Robert Manning did not seem to hear him. He had knelt on the floor and hid his face in the hand that hung down still and cold. The druggist, a pale, little person, drew the doctor aside.
"What is it, now? Apoplexy?" his face full of pity.
"No. Brought on by nervous excitement,—heart, you know. Threatened a long time, his son says. His wife, the woman who"——
The policeman had been eying my dress under the cloak for some time.
"Hi! You'd best move on," he whispered. "This a'n't no place for the likes of you."
I stood still a moment looking at the brawny black figure lying on the counter. The old days of Tinder and the paddock,—I don't know why I thought of them. It did not move: it never would move again. Dead. I had murdered him. I! I got my fingers in my oily hair, and pulled at it. "Hetty, Hetty Manning," I said, "good bye! Good bye, Daniel!" I remember hearing myself laugh as I left the shop-door; then I went down the street.

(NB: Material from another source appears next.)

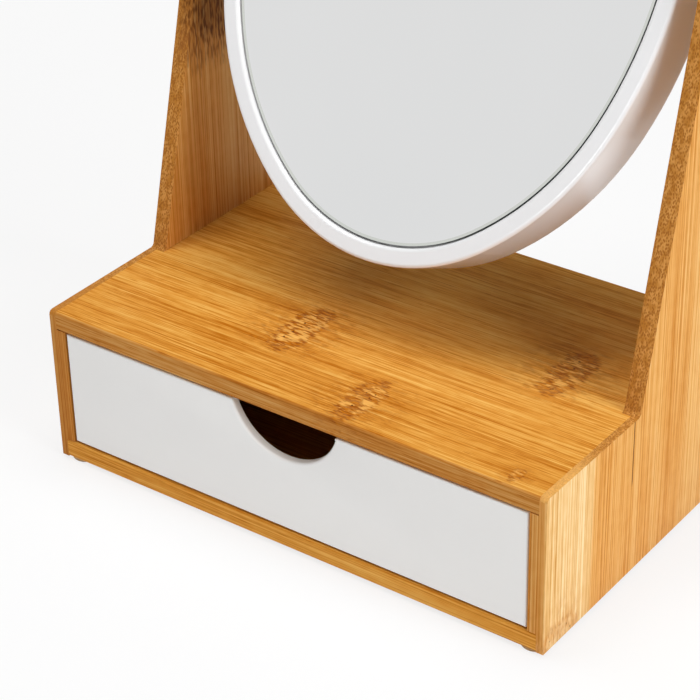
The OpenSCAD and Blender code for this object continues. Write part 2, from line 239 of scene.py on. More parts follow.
def crack_mask(tree, places, wobble, across, low, high, width):
    """1 along a fine crack between two strips."""
    off = calc(tree, "ABSOLUTE", calc(tree, "ADD", calc(tree, "SUBTRACT", places[0], across), wobble))
    line = between(tree, off, CRACK_CORE * width, width, 1.0, 0.0)
    return both(tree, line, inside(tree, places[2], low, high, CRACK_FADE))


# %% [markdown]
# A cane joint is where the fibres wander. It shows as a band of short pale fibre stubs, with brown between
# and around them, a few small dark pits, and a brownish halo that fades along the fibres. The brown between
# the stubs is partly the joint's own colour and partly painted shade in the grooves between the stubs. All of
# this could be drawn by hand in an image, but noise keeps it sharp from any distance. Each grain below is a
# width across the fibres and a length along them, in millimetres, and a shift that keeps it apart from the
# others.

# %% Textures that joints share
RIM_GRAIN = (1.1, 5.0, 0.0)
RIM_RAGGEDNESS = 2.2
STUB_GRAIN = (0.95, 4.5, 7.0)
FLECK_GRAIN, FLECK_EDGES = (0.8, 2.6, 5.0), (0.4, 0.6)
BLOTCH_GRAIN = (2.4, 6.0, 3.0)
PIT_GRAIN, PIT_EDGES = (3.4, 3.4, 0.0), (0.1, 0.17)


def marks(tree, places):
    """The textures that all joints of a board share: ragged rims, fibre stubs, flecks, blotches and pits."""
    rim = noise(tree, stretched(tree, places, *RIM_GRAIN), 1.0, 2.0, 0.6)
    rim = calc(tree, "MULTIPLY", calc(tree, "SUBTRACT", rim, 0.5), RIM_RAGGEDNESS)
    stubs = noise(tree, stretched(tree, places, *STUB_GRAIN), 1.0, 1.0)
    flecks = between(tree, noise(tree, stretched(tree, places, *FLECK_GRAIN), 1.0), *FLECK_EDGES)
    blotches = noise(tree, stretched(tree, places, *BLOTCH_GRAIN), 1.0, 3.0, 0.6)
    cells = add(tree, "TexVoronoi", {"Vector": stretched(tree, places, *PIT_GRAIN), "Scale": 1.0})
    pits = between(tree, cells.outputs["Distance"], *PIT_EDGES, 1.0, 0.0)
    return {"rim": rim, "stubs": stubs, "flecks": flecks, "blotches": blotches, "pits": pits}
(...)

When I was far down the Bowery, an old thought came feebly up in my brain. It was how the water had choked, choked, all that night long in the wheel of the boat. When I thought of that, I waited to think. Then I turned and went to the bay, beyond Castle Garden.
The rain, drip, dripping on a cottage-roof: on branches, too, near at hand, that rustled and struck now and then against the little window-shutters, in a fashion just dreary enough to make one nestle closer into the warm bed, and peep out into the shadowy chamber, with the cozy little fire burning hotly in the grate. Patter, patter: gurgling down the spouts: slacking for a minute, threatening to stop and let you sleep in a usual, soundless, vulgar way, as on other nights: then at it again, drip, drip, more monotonous, cheerfuller in its dreariness than ever. Thunder, too: growling off in the hills, where the night and rain found no snug little bed-room to make brighter by their besieging: greenish-white jets of lightning in the cracks of the shutters, making the night-lamp on the toilet-table and the fire suddenly go out and kindle up fiercely again.
This for a long time: hours or not, why should one try to know? A little bed, with crimson curtains, cool white pillows: a soft bed, where the aching limbs rested afresh with every turn. After a while, a comfortable, dumpling little figure in a loose wrapper, popping out of some great chair's depths by the fire and stirring some posset on the hearth: smelling at a medicine-bottle: coming to the bed-side, putting a fat hand on one's forehead: a start, a nervous kiss, a shaky little laugh or two, as she fumbles about, saying, "Hush-h!" and a sudden disappearing behind the curtains. A grave, pale face looking steadily down, as if afraid to believe, until the dear eyes fill with tears, and the head, with its old wig, is dropped, and I and God only know what his soul is saying.